▶ GIVEN PROBLEM:
In the listing below, locate the line containing "Write part 2" and the line containing "return [ARM_LENGTH - CLIP_FIRST". Output both of them and every line between, exactly as written, and nothing more.

▶ INFORMATION SHOWN:

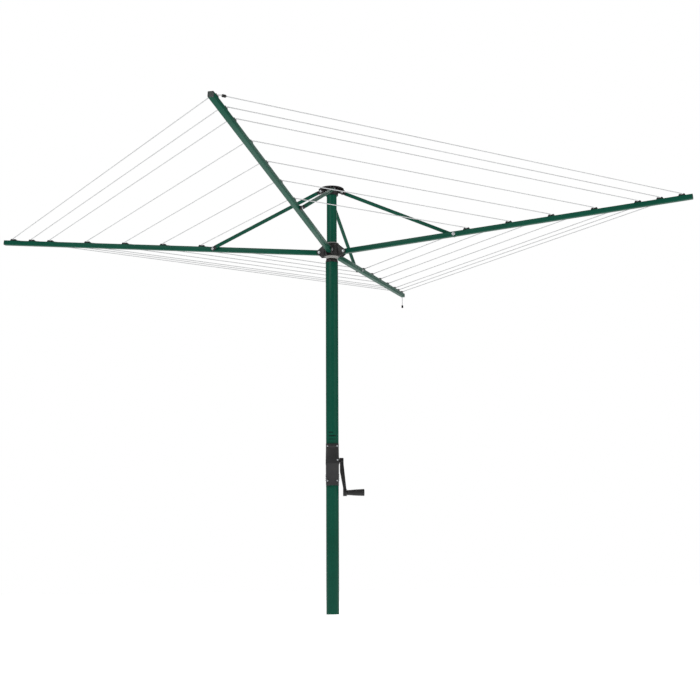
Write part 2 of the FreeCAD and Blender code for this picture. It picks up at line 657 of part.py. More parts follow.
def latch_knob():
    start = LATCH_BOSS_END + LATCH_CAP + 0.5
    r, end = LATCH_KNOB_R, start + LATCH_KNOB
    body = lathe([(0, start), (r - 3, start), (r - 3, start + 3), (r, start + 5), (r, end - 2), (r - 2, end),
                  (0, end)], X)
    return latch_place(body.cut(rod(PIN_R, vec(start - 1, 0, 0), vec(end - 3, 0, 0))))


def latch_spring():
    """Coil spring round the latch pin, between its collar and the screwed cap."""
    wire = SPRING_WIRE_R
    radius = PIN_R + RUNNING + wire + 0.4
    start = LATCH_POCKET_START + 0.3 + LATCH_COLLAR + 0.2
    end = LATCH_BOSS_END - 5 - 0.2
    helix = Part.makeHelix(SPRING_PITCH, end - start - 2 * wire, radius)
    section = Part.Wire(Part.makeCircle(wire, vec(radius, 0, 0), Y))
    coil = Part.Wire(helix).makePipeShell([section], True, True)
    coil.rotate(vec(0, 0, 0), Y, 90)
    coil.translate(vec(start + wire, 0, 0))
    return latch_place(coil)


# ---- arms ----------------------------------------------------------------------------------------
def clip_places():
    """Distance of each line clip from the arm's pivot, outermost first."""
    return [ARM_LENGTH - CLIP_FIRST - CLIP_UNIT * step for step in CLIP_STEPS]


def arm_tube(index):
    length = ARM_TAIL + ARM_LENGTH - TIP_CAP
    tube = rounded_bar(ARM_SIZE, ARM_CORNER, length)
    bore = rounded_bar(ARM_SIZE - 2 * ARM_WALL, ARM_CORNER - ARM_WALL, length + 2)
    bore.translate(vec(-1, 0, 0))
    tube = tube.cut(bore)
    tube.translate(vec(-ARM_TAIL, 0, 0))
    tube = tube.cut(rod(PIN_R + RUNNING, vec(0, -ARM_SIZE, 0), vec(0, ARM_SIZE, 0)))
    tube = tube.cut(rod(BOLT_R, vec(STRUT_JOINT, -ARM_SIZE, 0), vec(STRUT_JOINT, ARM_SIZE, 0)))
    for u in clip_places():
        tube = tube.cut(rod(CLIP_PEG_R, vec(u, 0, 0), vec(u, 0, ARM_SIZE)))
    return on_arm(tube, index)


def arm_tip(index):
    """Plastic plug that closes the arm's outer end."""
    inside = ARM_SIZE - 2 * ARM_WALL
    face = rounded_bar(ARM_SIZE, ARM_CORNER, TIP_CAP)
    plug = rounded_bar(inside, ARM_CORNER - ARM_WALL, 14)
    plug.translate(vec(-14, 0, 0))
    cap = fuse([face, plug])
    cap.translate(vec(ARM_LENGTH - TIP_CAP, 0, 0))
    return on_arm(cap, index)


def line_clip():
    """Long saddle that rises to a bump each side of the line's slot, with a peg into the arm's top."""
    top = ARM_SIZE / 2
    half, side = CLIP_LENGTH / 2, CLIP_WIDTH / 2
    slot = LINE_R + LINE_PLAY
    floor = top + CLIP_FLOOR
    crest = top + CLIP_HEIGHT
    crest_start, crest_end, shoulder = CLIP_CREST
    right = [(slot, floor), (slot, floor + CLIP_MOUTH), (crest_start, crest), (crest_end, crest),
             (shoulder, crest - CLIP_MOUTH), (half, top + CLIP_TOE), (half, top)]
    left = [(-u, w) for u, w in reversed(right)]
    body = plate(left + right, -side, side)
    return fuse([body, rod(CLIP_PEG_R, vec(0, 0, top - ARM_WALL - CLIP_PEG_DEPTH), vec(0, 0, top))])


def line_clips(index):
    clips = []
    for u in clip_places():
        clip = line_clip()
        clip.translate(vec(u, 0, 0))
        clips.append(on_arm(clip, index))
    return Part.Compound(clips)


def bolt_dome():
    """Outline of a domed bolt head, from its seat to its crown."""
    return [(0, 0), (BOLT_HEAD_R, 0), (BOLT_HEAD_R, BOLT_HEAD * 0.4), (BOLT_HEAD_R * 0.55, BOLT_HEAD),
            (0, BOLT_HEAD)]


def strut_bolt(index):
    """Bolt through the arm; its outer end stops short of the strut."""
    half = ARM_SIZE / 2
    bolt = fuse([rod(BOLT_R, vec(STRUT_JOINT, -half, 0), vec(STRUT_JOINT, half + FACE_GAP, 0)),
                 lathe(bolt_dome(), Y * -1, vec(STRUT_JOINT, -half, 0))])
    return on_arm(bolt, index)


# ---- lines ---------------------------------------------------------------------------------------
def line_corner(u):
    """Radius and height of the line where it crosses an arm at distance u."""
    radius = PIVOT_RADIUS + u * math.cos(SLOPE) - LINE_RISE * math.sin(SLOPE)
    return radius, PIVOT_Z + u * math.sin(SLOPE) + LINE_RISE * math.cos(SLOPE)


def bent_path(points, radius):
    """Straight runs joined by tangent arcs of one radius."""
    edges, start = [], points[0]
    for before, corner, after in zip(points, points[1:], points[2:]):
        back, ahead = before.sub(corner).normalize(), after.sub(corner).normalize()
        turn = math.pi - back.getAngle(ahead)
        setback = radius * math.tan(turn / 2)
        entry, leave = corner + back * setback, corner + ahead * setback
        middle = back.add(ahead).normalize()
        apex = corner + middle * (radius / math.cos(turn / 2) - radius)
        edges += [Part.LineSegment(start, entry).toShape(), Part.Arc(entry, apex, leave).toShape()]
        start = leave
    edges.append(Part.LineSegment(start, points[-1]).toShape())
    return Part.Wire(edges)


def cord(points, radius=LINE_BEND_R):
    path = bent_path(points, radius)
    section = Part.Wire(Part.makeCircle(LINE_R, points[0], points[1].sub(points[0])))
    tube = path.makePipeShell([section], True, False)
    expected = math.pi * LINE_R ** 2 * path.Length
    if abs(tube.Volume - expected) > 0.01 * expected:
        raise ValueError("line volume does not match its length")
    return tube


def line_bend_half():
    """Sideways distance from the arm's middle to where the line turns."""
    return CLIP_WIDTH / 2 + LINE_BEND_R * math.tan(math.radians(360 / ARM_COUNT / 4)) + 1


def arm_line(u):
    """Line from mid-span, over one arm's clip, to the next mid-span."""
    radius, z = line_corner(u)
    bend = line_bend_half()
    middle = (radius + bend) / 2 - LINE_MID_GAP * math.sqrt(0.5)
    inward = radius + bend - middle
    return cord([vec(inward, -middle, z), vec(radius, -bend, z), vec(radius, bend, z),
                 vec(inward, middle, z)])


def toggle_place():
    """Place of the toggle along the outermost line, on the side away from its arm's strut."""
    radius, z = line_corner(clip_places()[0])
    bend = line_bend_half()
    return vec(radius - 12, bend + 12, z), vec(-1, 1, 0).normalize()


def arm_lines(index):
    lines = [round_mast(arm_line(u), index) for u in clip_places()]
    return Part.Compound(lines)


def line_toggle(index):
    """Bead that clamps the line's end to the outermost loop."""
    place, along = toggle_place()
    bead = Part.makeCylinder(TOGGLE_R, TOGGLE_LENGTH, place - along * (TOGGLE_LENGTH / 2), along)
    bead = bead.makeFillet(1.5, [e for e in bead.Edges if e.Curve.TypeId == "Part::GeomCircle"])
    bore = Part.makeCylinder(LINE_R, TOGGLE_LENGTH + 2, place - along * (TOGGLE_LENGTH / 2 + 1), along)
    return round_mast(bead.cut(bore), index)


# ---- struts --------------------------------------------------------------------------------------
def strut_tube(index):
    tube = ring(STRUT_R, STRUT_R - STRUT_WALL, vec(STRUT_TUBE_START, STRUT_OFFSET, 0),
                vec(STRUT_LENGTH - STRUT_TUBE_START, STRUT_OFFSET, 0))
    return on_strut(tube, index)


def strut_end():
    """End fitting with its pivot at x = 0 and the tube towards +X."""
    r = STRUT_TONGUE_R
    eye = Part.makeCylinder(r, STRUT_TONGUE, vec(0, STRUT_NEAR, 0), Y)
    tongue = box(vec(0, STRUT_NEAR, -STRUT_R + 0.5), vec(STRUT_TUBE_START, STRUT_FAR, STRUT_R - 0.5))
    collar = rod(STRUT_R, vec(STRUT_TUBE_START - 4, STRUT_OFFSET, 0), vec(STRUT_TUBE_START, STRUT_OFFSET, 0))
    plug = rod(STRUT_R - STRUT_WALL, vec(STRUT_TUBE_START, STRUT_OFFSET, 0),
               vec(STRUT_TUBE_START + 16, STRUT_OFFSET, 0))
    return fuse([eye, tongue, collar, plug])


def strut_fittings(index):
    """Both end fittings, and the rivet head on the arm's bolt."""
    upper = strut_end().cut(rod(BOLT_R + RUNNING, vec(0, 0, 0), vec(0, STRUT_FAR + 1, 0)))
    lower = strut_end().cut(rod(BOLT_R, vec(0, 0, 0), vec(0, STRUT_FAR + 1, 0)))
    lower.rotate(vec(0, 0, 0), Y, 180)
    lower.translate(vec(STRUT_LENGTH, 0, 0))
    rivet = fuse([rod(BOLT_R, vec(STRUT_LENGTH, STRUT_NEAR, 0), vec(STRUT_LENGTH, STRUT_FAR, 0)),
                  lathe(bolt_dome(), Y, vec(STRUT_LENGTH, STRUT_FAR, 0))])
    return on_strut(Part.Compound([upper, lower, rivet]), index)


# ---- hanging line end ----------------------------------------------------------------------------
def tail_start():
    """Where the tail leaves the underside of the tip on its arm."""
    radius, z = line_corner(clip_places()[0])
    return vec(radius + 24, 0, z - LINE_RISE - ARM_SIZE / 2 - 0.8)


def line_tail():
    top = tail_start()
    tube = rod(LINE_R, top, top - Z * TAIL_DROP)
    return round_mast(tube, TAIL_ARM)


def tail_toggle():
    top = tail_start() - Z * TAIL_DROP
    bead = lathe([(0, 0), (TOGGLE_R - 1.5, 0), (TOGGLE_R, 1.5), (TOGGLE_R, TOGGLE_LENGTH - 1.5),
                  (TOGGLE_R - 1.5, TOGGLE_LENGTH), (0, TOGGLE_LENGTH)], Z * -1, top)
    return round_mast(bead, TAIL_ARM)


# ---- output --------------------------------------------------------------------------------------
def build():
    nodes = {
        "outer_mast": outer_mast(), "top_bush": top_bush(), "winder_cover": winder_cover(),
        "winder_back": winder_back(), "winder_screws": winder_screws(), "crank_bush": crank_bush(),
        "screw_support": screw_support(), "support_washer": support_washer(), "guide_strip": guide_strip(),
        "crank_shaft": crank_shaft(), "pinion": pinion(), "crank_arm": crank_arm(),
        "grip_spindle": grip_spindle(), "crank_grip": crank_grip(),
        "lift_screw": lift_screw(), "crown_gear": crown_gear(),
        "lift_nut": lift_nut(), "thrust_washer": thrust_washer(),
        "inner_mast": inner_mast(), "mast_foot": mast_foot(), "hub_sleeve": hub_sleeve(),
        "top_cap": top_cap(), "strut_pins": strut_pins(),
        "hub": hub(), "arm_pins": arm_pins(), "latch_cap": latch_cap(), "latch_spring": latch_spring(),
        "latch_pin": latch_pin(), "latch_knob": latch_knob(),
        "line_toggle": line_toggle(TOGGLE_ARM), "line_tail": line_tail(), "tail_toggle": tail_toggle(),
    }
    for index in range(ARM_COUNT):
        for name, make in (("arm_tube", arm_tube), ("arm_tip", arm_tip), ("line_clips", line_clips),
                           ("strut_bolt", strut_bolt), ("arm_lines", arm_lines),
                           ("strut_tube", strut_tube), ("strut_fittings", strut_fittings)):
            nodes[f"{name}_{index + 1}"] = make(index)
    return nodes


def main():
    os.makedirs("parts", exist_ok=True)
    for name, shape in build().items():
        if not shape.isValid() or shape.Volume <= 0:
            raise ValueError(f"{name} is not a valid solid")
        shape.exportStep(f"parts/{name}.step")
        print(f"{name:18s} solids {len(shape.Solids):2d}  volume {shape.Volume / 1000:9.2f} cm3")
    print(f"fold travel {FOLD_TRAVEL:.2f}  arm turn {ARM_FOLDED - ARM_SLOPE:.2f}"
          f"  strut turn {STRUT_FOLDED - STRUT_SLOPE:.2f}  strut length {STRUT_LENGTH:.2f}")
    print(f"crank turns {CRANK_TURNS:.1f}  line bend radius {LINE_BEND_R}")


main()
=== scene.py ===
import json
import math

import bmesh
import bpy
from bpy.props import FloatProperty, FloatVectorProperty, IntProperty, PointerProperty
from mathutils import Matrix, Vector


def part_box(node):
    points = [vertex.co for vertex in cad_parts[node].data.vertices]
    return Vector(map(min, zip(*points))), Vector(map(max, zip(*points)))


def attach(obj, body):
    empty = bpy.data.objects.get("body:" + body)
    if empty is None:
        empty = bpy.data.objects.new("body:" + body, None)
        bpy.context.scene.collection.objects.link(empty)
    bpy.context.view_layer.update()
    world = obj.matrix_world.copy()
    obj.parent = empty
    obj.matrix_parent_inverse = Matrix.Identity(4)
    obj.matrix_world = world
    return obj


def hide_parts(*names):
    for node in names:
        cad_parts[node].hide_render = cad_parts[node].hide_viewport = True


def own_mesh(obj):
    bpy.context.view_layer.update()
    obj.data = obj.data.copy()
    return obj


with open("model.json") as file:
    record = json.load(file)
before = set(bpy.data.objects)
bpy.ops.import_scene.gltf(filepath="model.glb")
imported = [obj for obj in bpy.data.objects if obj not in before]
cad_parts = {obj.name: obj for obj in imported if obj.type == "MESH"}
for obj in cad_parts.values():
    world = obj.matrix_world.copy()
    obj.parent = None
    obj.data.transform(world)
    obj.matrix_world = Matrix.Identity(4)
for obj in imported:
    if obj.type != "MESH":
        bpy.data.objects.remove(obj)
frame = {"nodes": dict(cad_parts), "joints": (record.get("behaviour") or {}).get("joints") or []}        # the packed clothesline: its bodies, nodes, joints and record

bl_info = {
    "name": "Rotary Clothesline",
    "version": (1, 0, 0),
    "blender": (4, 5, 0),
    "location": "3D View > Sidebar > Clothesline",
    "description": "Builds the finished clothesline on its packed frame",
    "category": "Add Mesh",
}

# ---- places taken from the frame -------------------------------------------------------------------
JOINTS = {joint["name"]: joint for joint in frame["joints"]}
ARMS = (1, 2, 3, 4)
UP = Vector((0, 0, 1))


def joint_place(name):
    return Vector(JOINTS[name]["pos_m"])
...
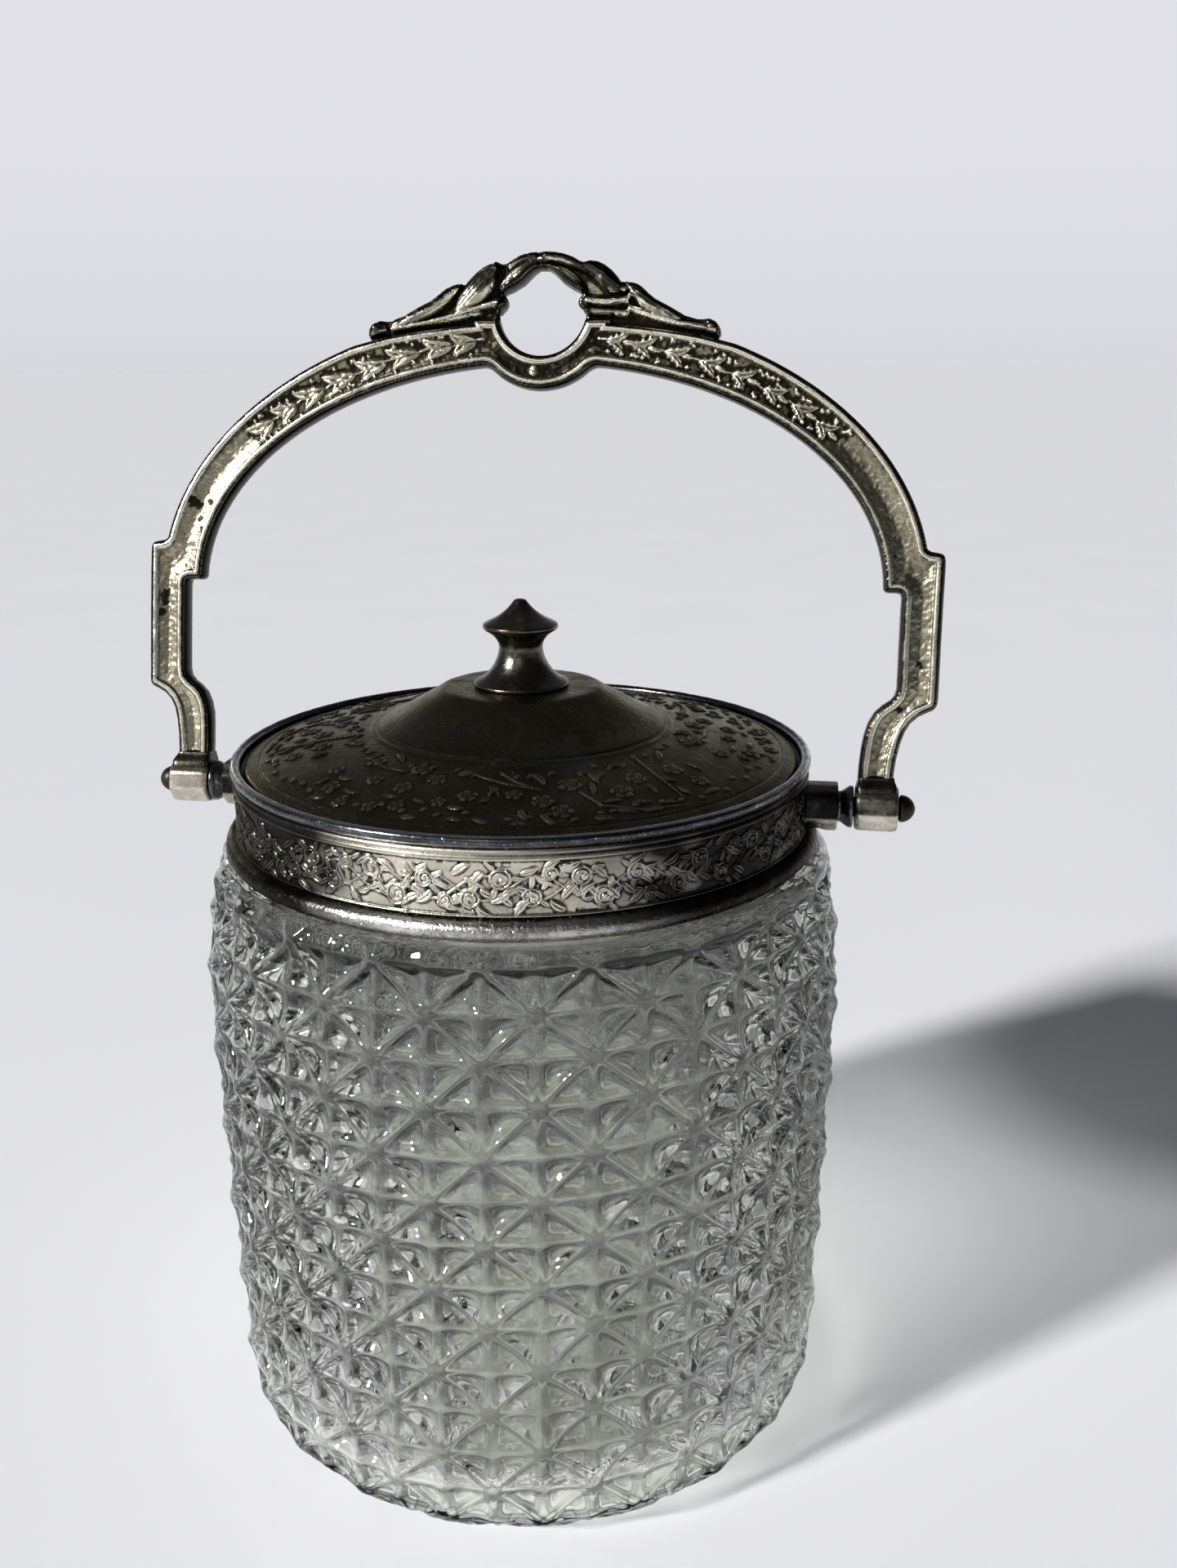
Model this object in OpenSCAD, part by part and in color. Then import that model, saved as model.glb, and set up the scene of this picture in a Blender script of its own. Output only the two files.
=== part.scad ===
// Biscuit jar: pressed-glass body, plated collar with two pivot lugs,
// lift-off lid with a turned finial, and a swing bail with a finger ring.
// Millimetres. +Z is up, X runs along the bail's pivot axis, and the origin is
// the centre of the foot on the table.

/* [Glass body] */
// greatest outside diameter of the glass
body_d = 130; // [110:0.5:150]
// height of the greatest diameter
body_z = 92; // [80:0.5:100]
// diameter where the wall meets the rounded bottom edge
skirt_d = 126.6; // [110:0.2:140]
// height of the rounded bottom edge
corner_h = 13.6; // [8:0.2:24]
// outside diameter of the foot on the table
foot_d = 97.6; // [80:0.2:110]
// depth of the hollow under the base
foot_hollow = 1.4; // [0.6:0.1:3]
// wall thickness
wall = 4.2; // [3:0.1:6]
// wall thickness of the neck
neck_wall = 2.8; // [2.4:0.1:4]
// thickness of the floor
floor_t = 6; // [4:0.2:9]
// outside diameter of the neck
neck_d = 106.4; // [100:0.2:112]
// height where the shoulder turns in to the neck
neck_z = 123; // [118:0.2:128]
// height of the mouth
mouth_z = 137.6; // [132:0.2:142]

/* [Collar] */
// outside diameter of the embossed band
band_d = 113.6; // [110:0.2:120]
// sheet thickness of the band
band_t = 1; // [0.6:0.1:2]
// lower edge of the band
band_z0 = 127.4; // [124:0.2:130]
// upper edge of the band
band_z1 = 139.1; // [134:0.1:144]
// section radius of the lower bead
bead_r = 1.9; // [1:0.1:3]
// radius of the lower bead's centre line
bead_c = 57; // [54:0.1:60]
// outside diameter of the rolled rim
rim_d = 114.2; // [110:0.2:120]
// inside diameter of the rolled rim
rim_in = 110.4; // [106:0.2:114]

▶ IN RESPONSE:
Write part 2 of the FreeCAD and Blender code for this picture. It picks up at line 657 of part.py. More parts follow.
def latch_knob():
    start = LATCH_BOSS_END + LATCH_CAP + 0.5
    r, end = LATCH_KNOB_R, start + LATCH_KNOB
    body = lathe([(0, start), (r - 3, start), (r - 3, start + 3), (r, start + 5), (r, end - 2), (r - 2, end),
                  (0, end)], X)
    return latch_place(body.cut(rod(PIN_R, vec(start - 1, 0, 0), vec(end - 3, 0, 0))))


def latch_spring():
    """Coil spring round the latch pin, between its collar and the screwed cap."""
    wire = SPRING_WIRE_R
    radius = PIN_R + RUNNING + wire + 0.4
    start = LATCH_POCKET_START + 0.3 + LATCH_COLLAR + 0.2
    end = LATCH_BOSS_END - 5 - 0.2
    helix = Part.makeHelix(SPRING_PITCH, end - start - 2 * wire, radius)
    section = Part.Wire(Part.makeCircle(wire, vec(radius, 0, 0), Y))
    coil = Part.Wire(helix).makePipeShell([section], True, True)
    coil.rotate(vec(0, 0, 0), Y, 90)
    coil.translate(vec(start + wire, 0, 0))
    return latch_place(coil)


# ---- arms ----------------------------------------------------------------------------------------
def clip_places():
    """Distance of each line clip from the arm's pivot, outermost first."""
    return [ARM_LENGTH - CLIP_FIRST - CLIP_UNIT * step for step in CLIP_STEPS]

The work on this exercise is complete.